Ozcan also said that Salih is well aware Iraq strongly needs reconstruction in areas that are affected by war and knows that "Turkey already plays a significant role in the Iraqi reconstruction plan”. 

During the press conference, Erdogan emphasised the countries’ cooperation in fighting terrorism and said Turkey is determined to deepen its support in the fight against terrorism with Iraq. 

“Terror groups like Daesh, the PKK and FETO [Fethullah Terrorist Organisation] pose threats to both Turkey and Iraq, and the two countries should cooperate in fighting terror,” he said.
Turkey regularly launches air strikes and military operations on PKK bases in northern Iraq as it aims to clear the terror group’s presence near Turkish borders.

Turkey conducted anti-terror operations in Sinjar and Mount Karajak in northern Iraq last December, in order to prevent the PKK from establishing terror bases in the region.
Turkey has been in confrontation with the PKK since the mid-1980s and the conflict has claimed the lives of nearly 40,000 people between 1984 and 2018. The violence inflicted by the PKK on both Turkey's security forces and civilians has led to the group being designated a terrorist organisation by Turkey, the United States and the European Union. 

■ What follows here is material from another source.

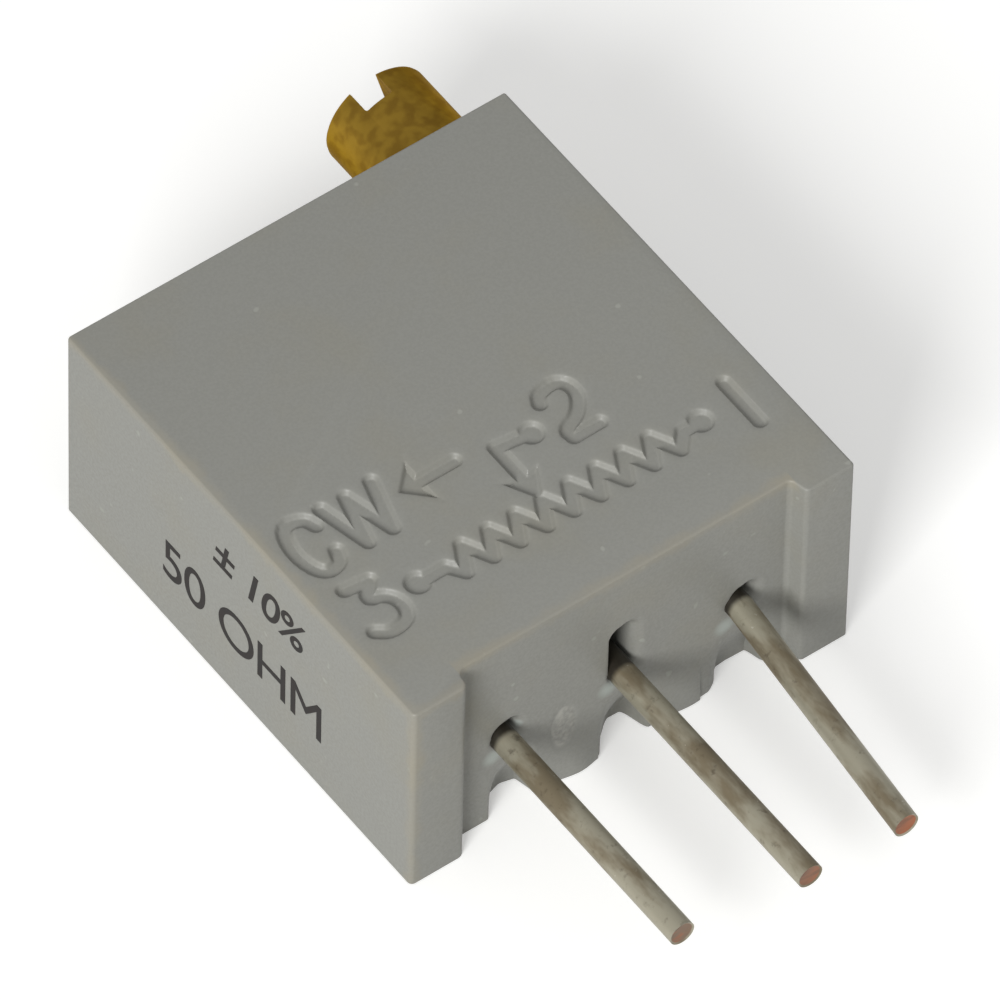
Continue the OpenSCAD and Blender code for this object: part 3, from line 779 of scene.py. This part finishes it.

On his visit, the Iraqi president emphasised the need to reconstruct the vast Iraqi area which was cleared of Daesh militants by its forces last year. 

“Iraq expects Turkey's help in reconstructing regions of the country free of the grip of terrorists”, he said. 

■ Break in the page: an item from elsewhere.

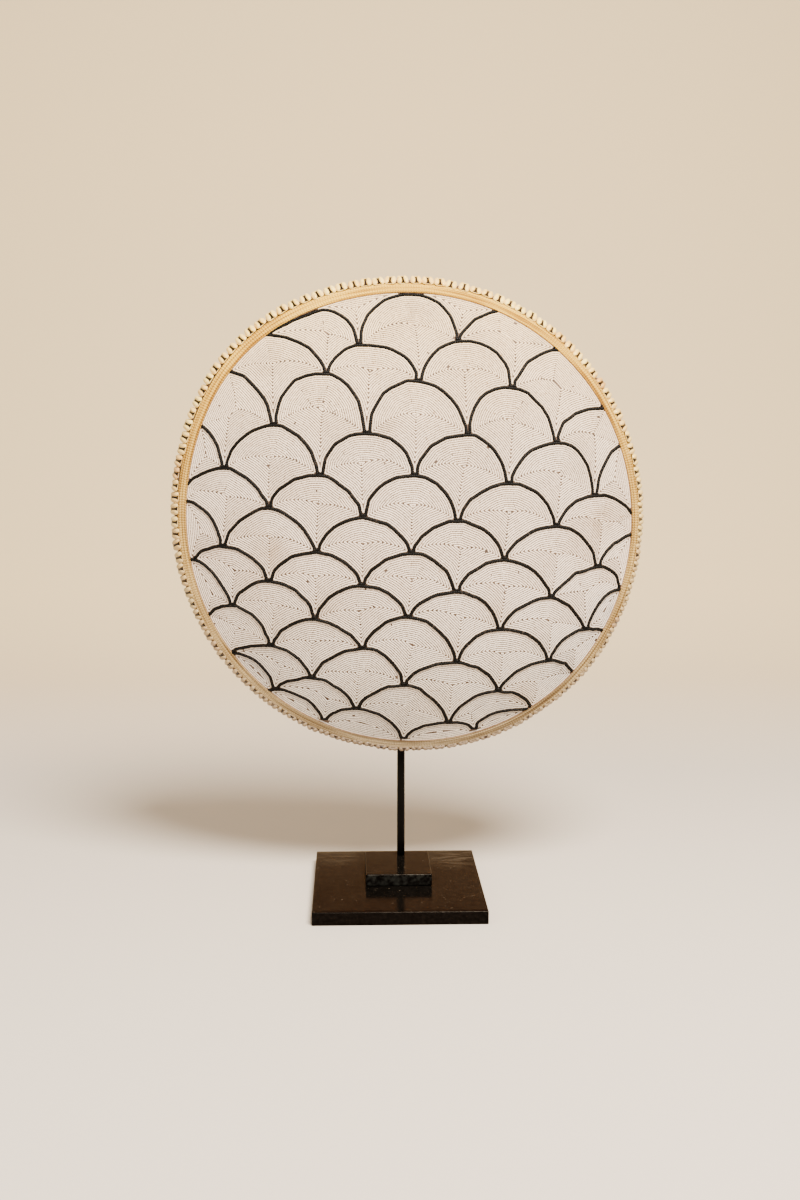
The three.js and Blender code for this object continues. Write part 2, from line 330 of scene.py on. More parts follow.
def shown_runs(path, border):
    """The stretches of a path that stay this far from the band."""
    angle = np.arctan2(path[:, 0], path[:, 1])
    shown = np.hypot(path[:, 0], path[:, 1]) < field_radius(angle) - border
    return [path[first : last + 1] for first, last in runs_of(shown) if last > first + 2]


def joint_feet():
    """Short cross rows that fill the narrow foot between two strings at a joint."""
    rows = []
    for row in range(1, len(JOINTS)):
        for x, z in JOINTS[row][1:-1]:
            for width, lift in FOOT_ROWS:
                ends = np.array([(x - width, z + lift), (x + width, z + lift)])
                rows.append(resampled(ends))
    return rows


# Meshes
def grid_faces(rows, columns, rows_close=False, columns_close=False):
    row = np.arange(rows if rows_close else rows - 1)[:, None]
    column = np.arange(columns if columns_close else columns - 1)[None, :]
    below = (row + 1) % rows
    beside = (column + 1) % columns
    corners = [row * columns + column, row * columns + beside]
    corners += [below * columns + beside, below * columns + column]
    grids = [np.broadcast_to(corner, (row.size, column.size)) for corner in corners]
    return np.stack(grids, -1).reshape(-1, 4)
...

Reiterating Turkey’s pledge to restore terror-affected areas of Iraq, Erdogan said: “We are ready to contribute to infrastructure and development projects — construction of places which were harmed by conflicts being the priority.”
In early 2018, at an international donor conference in Kuwait, Turkey pledged $5 billion in credit to Iraq, reserving the biggest share for reconstruction in the country. 


Reuters

Turkish President Recep Tayyip Erdogan

A history of checkered relations 

Despite the close ties that have recently been built between the two nations, they had previously been strained. Backed by Iran, former prime minister Nouri Al-Maliki’s sectarian politics had a negative impact on Iraq’s relations with Turkey. Ankara's policy was to set up a sensitive balance between Iraq’s Sunni, Shiite and Kurdish factions and also help the country to stay away from the civil war in Syria. 

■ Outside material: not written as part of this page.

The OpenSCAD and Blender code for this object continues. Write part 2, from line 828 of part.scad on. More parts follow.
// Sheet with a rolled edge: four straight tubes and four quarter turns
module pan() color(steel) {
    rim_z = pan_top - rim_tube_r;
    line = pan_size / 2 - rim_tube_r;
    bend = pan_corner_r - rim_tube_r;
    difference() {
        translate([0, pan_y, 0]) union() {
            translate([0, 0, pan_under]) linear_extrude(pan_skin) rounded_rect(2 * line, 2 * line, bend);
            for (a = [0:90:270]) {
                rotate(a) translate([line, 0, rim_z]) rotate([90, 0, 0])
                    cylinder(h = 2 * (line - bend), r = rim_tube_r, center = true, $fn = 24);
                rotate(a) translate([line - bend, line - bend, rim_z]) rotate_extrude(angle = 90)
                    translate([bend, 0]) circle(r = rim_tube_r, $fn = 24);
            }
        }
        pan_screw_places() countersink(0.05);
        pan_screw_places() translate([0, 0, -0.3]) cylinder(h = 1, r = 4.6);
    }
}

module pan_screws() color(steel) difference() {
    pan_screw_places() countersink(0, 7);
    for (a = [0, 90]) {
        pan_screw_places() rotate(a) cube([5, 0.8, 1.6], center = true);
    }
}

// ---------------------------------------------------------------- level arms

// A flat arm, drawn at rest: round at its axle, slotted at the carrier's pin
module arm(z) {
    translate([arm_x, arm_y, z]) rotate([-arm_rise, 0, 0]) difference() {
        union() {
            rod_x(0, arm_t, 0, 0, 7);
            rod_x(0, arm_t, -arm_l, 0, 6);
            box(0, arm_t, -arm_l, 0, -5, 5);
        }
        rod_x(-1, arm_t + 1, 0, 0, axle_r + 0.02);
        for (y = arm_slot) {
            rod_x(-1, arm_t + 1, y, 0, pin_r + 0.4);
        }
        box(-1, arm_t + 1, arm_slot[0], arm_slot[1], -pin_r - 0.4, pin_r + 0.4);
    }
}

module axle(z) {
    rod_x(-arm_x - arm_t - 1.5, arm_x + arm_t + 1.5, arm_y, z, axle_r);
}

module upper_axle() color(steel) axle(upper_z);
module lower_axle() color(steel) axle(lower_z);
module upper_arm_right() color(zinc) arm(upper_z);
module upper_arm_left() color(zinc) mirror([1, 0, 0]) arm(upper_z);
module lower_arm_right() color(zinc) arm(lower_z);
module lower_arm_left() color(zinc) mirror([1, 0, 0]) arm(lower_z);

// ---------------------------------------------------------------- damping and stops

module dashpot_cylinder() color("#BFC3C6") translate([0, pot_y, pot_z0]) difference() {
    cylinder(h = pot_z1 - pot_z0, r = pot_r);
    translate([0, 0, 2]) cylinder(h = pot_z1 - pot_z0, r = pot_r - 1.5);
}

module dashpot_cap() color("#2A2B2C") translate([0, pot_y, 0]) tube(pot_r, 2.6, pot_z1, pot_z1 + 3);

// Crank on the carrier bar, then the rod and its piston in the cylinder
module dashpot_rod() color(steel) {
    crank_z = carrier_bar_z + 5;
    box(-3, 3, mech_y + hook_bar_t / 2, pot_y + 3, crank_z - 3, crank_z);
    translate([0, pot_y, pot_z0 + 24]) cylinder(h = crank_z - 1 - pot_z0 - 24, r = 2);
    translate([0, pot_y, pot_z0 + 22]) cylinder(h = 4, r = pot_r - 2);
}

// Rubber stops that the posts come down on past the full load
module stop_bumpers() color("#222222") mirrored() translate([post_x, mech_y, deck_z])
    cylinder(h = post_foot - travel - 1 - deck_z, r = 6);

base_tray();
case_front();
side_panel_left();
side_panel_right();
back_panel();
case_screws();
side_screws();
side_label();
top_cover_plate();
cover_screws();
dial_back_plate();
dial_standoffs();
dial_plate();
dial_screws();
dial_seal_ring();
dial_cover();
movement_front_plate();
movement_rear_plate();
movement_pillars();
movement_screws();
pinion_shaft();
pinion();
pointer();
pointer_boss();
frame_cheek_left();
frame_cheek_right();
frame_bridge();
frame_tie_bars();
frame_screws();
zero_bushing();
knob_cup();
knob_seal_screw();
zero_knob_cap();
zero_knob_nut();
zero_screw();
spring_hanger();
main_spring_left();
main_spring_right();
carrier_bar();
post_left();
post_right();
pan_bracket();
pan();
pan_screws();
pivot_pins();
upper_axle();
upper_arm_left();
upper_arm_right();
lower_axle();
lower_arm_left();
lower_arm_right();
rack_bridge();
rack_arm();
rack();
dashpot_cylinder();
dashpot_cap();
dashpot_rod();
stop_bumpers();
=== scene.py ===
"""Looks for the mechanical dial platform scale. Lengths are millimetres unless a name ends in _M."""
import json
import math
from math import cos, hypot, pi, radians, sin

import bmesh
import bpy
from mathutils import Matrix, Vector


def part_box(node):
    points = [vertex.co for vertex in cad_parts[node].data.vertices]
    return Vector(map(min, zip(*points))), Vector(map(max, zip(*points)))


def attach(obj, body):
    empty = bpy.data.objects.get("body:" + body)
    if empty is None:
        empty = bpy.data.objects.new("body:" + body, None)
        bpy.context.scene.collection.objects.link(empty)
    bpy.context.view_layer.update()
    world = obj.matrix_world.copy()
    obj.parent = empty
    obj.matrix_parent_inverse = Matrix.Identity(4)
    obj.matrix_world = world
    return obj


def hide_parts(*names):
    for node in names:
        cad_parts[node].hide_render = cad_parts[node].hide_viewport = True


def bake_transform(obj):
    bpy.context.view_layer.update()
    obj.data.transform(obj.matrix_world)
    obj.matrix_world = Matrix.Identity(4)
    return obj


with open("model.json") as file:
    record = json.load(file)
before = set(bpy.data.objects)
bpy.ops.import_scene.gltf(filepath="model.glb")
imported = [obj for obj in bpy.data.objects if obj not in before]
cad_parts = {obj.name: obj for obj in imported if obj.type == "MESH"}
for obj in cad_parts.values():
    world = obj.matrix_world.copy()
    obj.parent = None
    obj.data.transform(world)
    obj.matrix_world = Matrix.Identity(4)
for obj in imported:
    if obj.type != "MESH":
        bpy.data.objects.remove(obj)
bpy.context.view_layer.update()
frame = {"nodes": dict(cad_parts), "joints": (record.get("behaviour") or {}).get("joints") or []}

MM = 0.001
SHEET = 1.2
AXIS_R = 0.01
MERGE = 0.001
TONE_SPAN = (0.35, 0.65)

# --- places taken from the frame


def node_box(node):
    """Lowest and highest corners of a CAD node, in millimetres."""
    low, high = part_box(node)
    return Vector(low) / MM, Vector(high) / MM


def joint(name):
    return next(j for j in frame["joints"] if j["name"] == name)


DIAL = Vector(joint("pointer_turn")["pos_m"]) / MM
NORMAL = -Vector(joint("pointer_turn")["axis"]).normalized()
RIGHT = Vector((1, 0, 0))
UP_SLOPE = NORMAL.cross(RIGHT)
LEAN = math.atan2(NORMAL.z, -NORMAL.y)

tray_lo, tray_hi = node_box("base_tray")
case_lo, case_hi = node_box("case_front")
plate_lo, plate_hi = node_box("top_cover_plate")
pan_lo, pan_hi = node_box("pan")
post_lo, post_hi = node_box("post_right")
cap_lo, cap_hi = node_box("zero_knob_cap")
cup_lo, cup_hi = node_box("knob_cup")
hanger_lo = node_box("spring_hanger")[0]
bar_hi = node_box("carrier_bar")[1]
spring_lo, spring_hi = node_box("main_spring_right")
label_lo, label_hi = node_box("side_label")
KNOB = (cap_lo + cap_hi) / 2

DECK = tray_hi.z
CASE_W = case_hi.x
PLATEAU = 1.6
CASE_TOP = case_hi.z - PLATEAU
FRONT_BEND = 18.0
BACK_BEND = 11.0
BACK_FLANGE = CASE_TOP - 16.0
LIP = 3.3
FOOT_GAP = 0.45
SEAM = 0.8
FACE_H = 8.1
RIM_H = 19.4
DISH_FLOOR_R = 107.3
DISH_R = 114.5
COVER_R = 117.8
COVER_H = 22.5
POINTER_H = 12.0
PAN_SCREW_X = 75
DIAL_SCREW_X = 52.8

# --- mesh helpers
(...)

Shiite Maliki, who was prime minister of Iraq between 2006 and 2014, ordered the arrest of Sunni former vice president Tareq al Hashemi, called on parliament to remove his Sunni former deputy prime minister Saleh al Mutlaq and has warned of a regional Shiite-Sunni “cold war”.

After Maliki left power in 2014, there was relative progress in relations with the following Iraqi prime minister Haider al Abadi, who was in the office between 2014 and 2018. 

Ankara and Baghdad again exchanged harsh words over Turkey’s military deployment in the northern Iraqi town of Bashiqa, near Mosul, at the invitation of Baghdad.
Al Abadi, who extended the invitation to train Iraqi forces in their fight against Daesh during his Ankara visit in December 2014, later called on the troops to withdraw.
From the end of 2015, when the Bashiqa crisis occurred, tensions between the two countries increased. Baghdad accused Ankara of intervening in Iraq's domestic issues, while Ankara blamed the Baghdad government on discriminating against the country's Sunni population. 

However, ties were restored once again when Ankara supported Baghdad and took a firm stance against the Iraqi Kurdistan Regional Government’s (KRG) independence referendum in late September 2017. 

The statements of Erdogan and Salih in the press conference have made it clear that the positive trend in the relations between two strategic neighbours would significantly bring benefits to both countries. But how long the positive trend will last, still remains as a question.